The answer, if you’re Gorey, is: by turning your back on the future and forging boldly into the past. At a moment when everyone’s talking about the Shock of the New, jolt them with the Shock of the Old: proclaim your love of silent film, insisting, “I really do believe that movies got worse once they started to talk.” 55Provoke the provocateurs by announcing that although you’re “perfectly willing to admit that Cézanne is a great, great painter … anybody who followed him is a lot of hogwash,” then watch jaws drop when you add, “And Picasso I detest more than I can tell you.” 56

While we’re on the subject of subversion, it’s fascinating to speculate about Gorey’s aesthetic as a witty riposte to another aspect of the town, and time, he grew up in: the “stormy, husky, brawling” manliness Carl Sandburg extolled in his poem “Chicago” (1914), a concept defined, in the City of the Big Shoulders, in corner-bar, working-class, Polish-Irish-Italian terms. 57Stanley Kowalski notions of masculinity, in the Midwest of the late ’30s and early ’40s, were more frankly homophobic than they are now, and an odd bird like Gorey would’ve found them oppressive.

Hackett, for instance, had no great love for gays; his plaid shirts, he-man mustache, and rough-and-ready aesthetic were a reaction, writes Patricia Albers, in Joan Mitchell: Lady Painter , “to the American stereotype of the artist as clubwoman’s lapdog.” 58In The Boardinghouse , a chronicle of life in a house full of Art Institute students den-mothered by Hackett, Donald S. Vogel recalls the time the art teacher was “really mad, shouting mad,” after catching a guy named Jules in flagrante with a male friend. 59“Hackett’s roar was heard throughout the house,” and by day’s end Jules’s room was for rent.

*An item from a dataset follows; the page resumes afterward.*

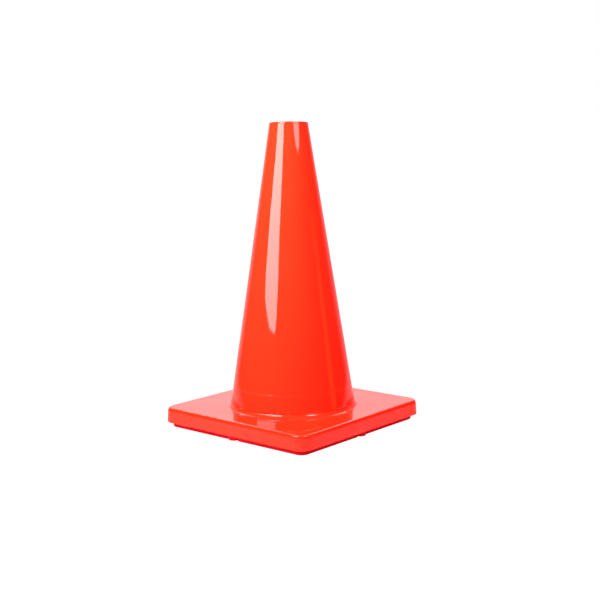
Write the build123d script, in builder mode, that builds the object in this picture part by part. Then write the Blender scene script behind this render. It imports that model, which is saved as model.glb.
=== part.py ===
from build123d import *
import math
import os

os.makedirs("parts", exist_ok=True)

# A flexible PVC traffic cone. Millimetres, Z up, the slab's underside at Z = 0, the cone's axis on Z.

# Driving dimensions of the whole cone
overall_height = 457.2
base_side = 283.0
plate_top = 30.3
cone_foot_radius = 95.2
cone_tip_radius = 28.6
wall = 3.0

# Cone body
lip_height = 3.5
lip_proud = 0.3
lip_round = 1.8
bore_radius = 23.0
bore_land = 12.0
bore_chamfer = 0.8
land_underside = 5.0
ring_height = 62.0
ring_width = 1.6
ring_proud = 0.1
flange_radius = 108.0

# Base cover
skirt_bottom = 8.0
skirt_draft = 1.0
bevel_width = 3.8
bevel_height = 4.9
cover_corner_radius = 19.0
inner_bevel_width = 3.5
inner_bevel_height = 4.5
collar_height = 5.5
collar_bend = 4.5
collar_run = 3.2
collar_land = 0.4
seat_gap = 0.05
pad_size = (23.0, 50.0)
pad_centre = (112.0, -104.0)
pad_height = 0.25
pad_corner_radius = 4.0

# Ballast slab
slab_side = 266.0
slab_corner_radius = 12.0
slab_thickness = 12.0
slab_wall = 6.0
slab_edge_chamfer = 1.2
slab_opening_radius = 101.5
clamp_ring_radius = 107.0

# Retaining plugs, one at the middle of each side
plug_offset = 129.5
plug_head_radius = 9.0
plug_head_bottom = 1.0
plug_head_top = 7.0
plug_head_round = 1.0
plug_stem_radius = 4.0
plug_stem_top = 23.0
plug_tip_chamfer = 1.0
head_gap = 1.0
stem_gap = 0.5
boss_radius = 8.0
boss_gap = 0.5
socket_top = 24.0

# Worked out from the sizes above
taper = (cone_foot_radius - cone_tip_radius) / (overall_height - plate_top)
taper_angle = math.atan(taper)
wall_across = wall / math.cos(taper_angle)
plate_bottom = plate_top - wall
flange_bottom = plate_bottom - wall
bevel_bottom = plate_top - bevel_height
skirt_height = bevel_bottom - skirt_bottom
sides = {"front": -90, "right": 0, "back": 90, "left": 180}


def cone_radius(z):
    """The cone's outer radius at a height."""
    return cone_foot_radius - (z - plate_top) * taper


def draft(run, rise):
    """The taper angle of a face that goes in by run over rise."""
    return math.degrees(math.atan(run / rise))


def plug_centre(side, distance=plug_offset):
    """The place on XY of a plug on the named side."""
    angle = math.radians(sides[side])
    return (distance * math.cos(angle), distance * math.sin(angle))


# Cone body: a turned shell with a lip and bore land at the tip and a flat flange round the foot
land_bottom = overall_height - bore_land
lip_bottom = overall_height - lip_height
land_root = land_bottom - land_underside
with BuildPart() as cone_body:
    with BuildSketch(Plane.XZ):
        with BuildLine():
            Polyline(
                (cone_radius(flange_bottom) - wall_across, flange_bottom),
                (flange_radius, flange_bottom),
                (flange_radius, plate_bottom),
                (cone_radius(plate_bottom), plate_bottom),
                (cone_radius(ring_height - ring_width / 2), ring_height - ring_width / 2),
            )
            ThreePointArc(
                (cone_radius(ring_height - ring_width / 2), ring_height - ring_width / 2),
                (cone_radius(ring_height) + ring_proud, ring_height),
                (cone_radius(ring_height + ring_width / 2), ring_height + ring_width / 2),
            )
            Polyline(
                (cone_radius(ring_height + ring_width / 2), ring_height + ring_width / 2),
                (cone_radius(lip_bottom), lip_bottom),
                (cone_radius(lip_bottom) + lip_proud, lip_bottom + lip_proud),
                (cone_radius(overall_height) + lip_proud, overall_height - lip_round),
            )
            RadiusArc(
                (cone_radius(overall_height) + lip_proud, overall_height - lip_round),
                (cone_radius(overall_height) + lip_proud - lip_round, overall_height),
                -lip_round,
            )
            Polyline(
                (cone_radius(overall_height) + lip_proud - lip_round, overall_height),
                (bore_radius + bore_chamfer, overall_height),
                (bore_radius, overall_height - bore_chamfer),
                (bore_radius, land_bottom),
                (cone_radius(land_root) - wall_across, land_root),
                (cone_radius(flange_bottom) - wall_across, flange_bottom),
            )
        make_face()
    revolve(axis=Axis.Z)
cone_body.part.label = "cone_body"
export_step(cone_body.part, "parts/cone_body.step")

# Base cover: a square pan with a bevelled top edge, a drafted skirt and a flared collar round the cone
cover_inner_radius = cover_corner_radius - wall
bevel_side = base_side - 2 * skirt_draft
inner_side = base_side - 2 * wall
inner_bevel_bottom = plate_bottom - inner_bevel_height
collar_top = plate_top + collar_height
bend_height = plate_top + collar_bend
collar_foot_radius = cone_foot_radius + collar_run
with BuildPart() as base_cover:
    with BuildSketch(Plane.XY.offset(skirt_bottom)):
        RectangleRounded(base_side, base_side, cover_corner_radius)
    extrude(amount=skirt_height, taper=draft(skirt_draft, skirt_height))
    for side_length, height in ((bevel_side, bevel_bottom), (bevel_side - 2 * bevel_width, plate_top)):
        with BuildSketch(Plane.XY.offset(height)):
            RectangleRounded(side_length, side_length, cover_corner_radius - skirt_draft)
    loft()

    # The hollow underneath keeps one wall thickness all round
    inner_rise = inner_bevel_bottom - skirt_bottom
    inner_run = skirt_draft * inner_rise / skirt_height
    with BuildSketch(Plane.XY.offset(skirt_bottom)):
        RectangleRounded(inner_side, inner_side, cover_inner_radius)
    extrude(amount=inner_rise, taper=draft(inner_run, inner_rise), mode=Mode.SUBTRACT)
    inner_top_side = inner_side - 2 * inner_run
    with BuildSketch(Plane.XY.offset(inner_bevel_bottom)):
        RectangleRounded(inner_top_side, inner_top_side, cover_inner_radius - inner_run)
    extrude(
        amount=inner_bevel_height,
        taper=draft(inner_bevel_width, inner_bevel_height),
        mode=Mode.SUBTRACT,
    )

    # Collar round the cone's foot: a short sleeve that flares out to the plate
    with BuildSketch(Plane.XZ):
        with BuildLine():
            Polyline(
                (collar_foot_radius, plate_top),
                (collar_foot_radius, plate_bottom),
                (cone_radius(plate_bottom) + seat_gap, plate_bottom),
                (cone_radius(collar_top) + seat_gap, collar_top),
                (cone_radius(collar_top) + collar_land, collar_top),
                (cone_radius(bend_height) + collar_land, bend_height),
                close=True,
            )
        make_face()
    revolve(axis=Axis.Z)

    # Round hole for the cone, tapered like the cone
    with BuildSketch(Plane.XZ):
        with BuildLine():
            Polyline(
                (0, plate_bottom - wall),
                (cone_radius(plate_bottom - wall) + seat_gap, plate_bottom - wall),
                (cone_radius(collar_top + wall) + seat_gap, collar_top + wall),
                (0, collar_top + wall),
                close=True,
            )
        make_face()
    revolve(axis=Axis.Z, mode=Mode.SUBTRACT)

    # Plug sockets under the plate, joined to the skirt
    for side in sides:
        with BuildSketch(Plane.XY.offset(slab_thickness)):
            with Locations(plug_centre(side)):
                Circle(boss_radius)
        extrude(amount=plate_bottom - slab_thickness + wall / 2)
        with BuildSketch(Plane.XY.offset(slab_thickness)):
            with Locations(plug_centre(side)):
                Circle(plug_stem_radius)
        extrude(amount=socket_top - slab_thickness, mode=Mode.SUBTRACT)

    # Blank label pad near one corner
    with BuildSketch(Plane.XY.offset(plate_top)):
        with Locations(pad_centre):
            RectangleRounded(pad_size[0], pad_size[1], pad_corner_radius)
    extrude(amount=pad_height)
base_cover.part.label = "base_cover"
export_step(base_cover.part, "parts/base_cover.step")

# Ballast slab: a heavy tray that fills the pan, with a round opening so that cones stack
with BuildPart() as ballast_slab:
    with BuildSketch():
        RectangleRounded(slab_side, slab_side, slab_corner_radius)
        Circle(slab_opening_radius, mode=Mode.SUBTRACT)
    extrude(amount=slab_thickness)
    chamfer(ballast_slab.faces().sort_by(Axis.Z)[0].edges(), slab_edge_chamfer)

    # Outer wall up to the pan, and a ring that clamps the cone's flange
    with BuildSketch(Plane.XY.offset(slab_thickness)):
        RectangleRounded(slab_side, slab_side, slab_corner_radius)
        RectangleRounded(
            slab_side - 2 * slab_wall,
            slab_side - 2 * slab_wall,
            slab_corner_radius - slab_wall,
            mode=Mode.SUBTRACT,
        )
    extrude(amount=plate_bottom - slab_thickness)
    with BuildSketch(Plane.XY.offset(slab_thickness)):
        Circle(clamp_ring_radius)
        Circle(slab_opening_radius, mode=Mode.SUBTRACT)
    extrude(amount=flange_bottom - slab_thickness)

    # At each plug: a notch for the head, a slot for the stem, and room for the socket
    for side, angle in sides.items():
        with BuildSketch():
            with Locations(plug_centre(side)):
                Circle(plug_head_radius + head_gap)
        extrude(amount=plug_head_top, mode=Mode.SUBTRACT)
        slot_length = slab_side / 2 - plug_offset + boss_radius
        with BuildSketch():
            with Locations(plug_centre(side)):
                Circle(plug_stem_radius + stem_gap)
            with Locations(plug_centre(side, plug_offset + slot_length / 2)):
                Rectangle(slot_length, 2 * (plug_stem_radius + stem_gap), rotation=angle)
        extrude(amount=plate_bottom, mode=Mode.SUBTRACT)
        with BuildSketch(Plane.XY.offset(slab_thickness)):
            with Locations(plug_centre(side)):
                Circle(boss_radius + boss_gap)
        extrude(amount=plate_bottom - slab_thickness, mode=Mode.SUBTRACT)
ballast_slab.part.label = "ballast_slab"
export_step(ballast_slab.part, "parts/ballast_slab.step")

# Retaining plugs: a round head under the slab's edge and a stem pushed up into the pan's socket
for side in sides:
    with BuildPart() as retaining_plug:
        with BuildSketch(Plane.XY.offset(plug_head_bottom)):
            with Locations(plug_centre(side)):
                Circle(plug_head_radius)
        extrude(amount=plug_head_top - plug_head_bottom)
        fillet(retaining_plug.edges().sort_by(Axis.Z)[0], plug_head_round)
        with BuildSketch(Plane.XY.offset(plug_head_top)):
            with Locations(plug_centre(side)):
                Circle(plug_stem_radius)
        extrude(amount=plug_stem_top - plug_head_top)
        chamfer(retaining_plug.edges().sort_by(Axis.Z)[-1], plug_tip_chamfer)
    retaining_plug.part.label = f"retaining_plug_{side}"
    export_step(retaining_plug.part, f"parts/retaining_plug_{side}.step")
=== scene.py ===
import math

import bpy
from mathutils import Matrix, Vector, noise


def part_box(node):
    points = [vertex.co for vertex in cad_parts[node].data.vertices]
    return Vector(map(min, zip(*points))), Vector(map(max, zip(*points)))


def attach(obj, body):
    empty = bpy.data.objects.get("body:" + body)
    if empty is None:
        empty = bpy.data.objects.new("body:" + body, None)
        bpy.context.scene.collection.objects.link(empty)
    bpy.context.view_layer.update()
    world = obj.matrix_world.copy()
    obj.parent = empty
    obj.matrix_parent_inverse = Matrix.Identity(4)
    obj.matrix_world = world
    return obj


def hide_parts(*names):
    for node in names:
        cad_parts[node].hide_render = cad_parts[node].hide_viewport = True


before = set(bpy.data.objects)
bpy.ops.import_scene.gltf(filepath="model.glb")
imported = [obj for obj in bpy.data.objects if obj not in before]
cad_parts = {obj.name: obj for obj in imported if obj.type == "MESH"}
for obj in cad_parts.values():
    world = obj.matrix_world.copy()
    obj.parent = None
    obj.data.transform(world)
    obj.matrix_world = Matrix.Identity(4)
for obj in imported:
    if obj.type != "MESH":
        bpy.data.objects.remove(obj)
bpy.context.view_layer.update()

# A flexible PVC traffic cone. Metres, Z up, the slab's underside at Z = 0, the cone's axis on Z.
MM = 0.001

# Sizes read from the frame
cone_low, cone_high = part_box("cone_body")
cover_low, cover_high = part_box("base_cover")
slab_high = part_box("ballast_slab")[1]
overall_height = cone_high.z
flange_radius = cone_high.x
flange_bottom = cone_low.z
base_half = cover_high.x
skirt_bottom = cover_low.z
plate_bottom = slab_high.z

# Sizes that the two moulded skins share
wall = plate_bottom - flange_bottom
plate_top = plate_bottom + wall
cone_foot_radius = 95.2 * MM
cone_tip_radius = 28.6 * MM
taper = (cone_foot_radius - cone_tip_radius) / (overall_height - plate_top)
taper_angle = math.atan(taper)
wall_across = wall / math.cos(taper_angle)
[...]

What did Hackett make of Gorey? No one from his Parker days remembers Ted being anywhere near as flamboyant as he would later become, at Harvard. He wasn’t openly regarded as gay by the Parker community, and whether he was or wasn’t, says Robert McCormick Adams, who was a year behind him at Parker, was “insignificant in comparison to the fact that we were looking at a different aesthetic.”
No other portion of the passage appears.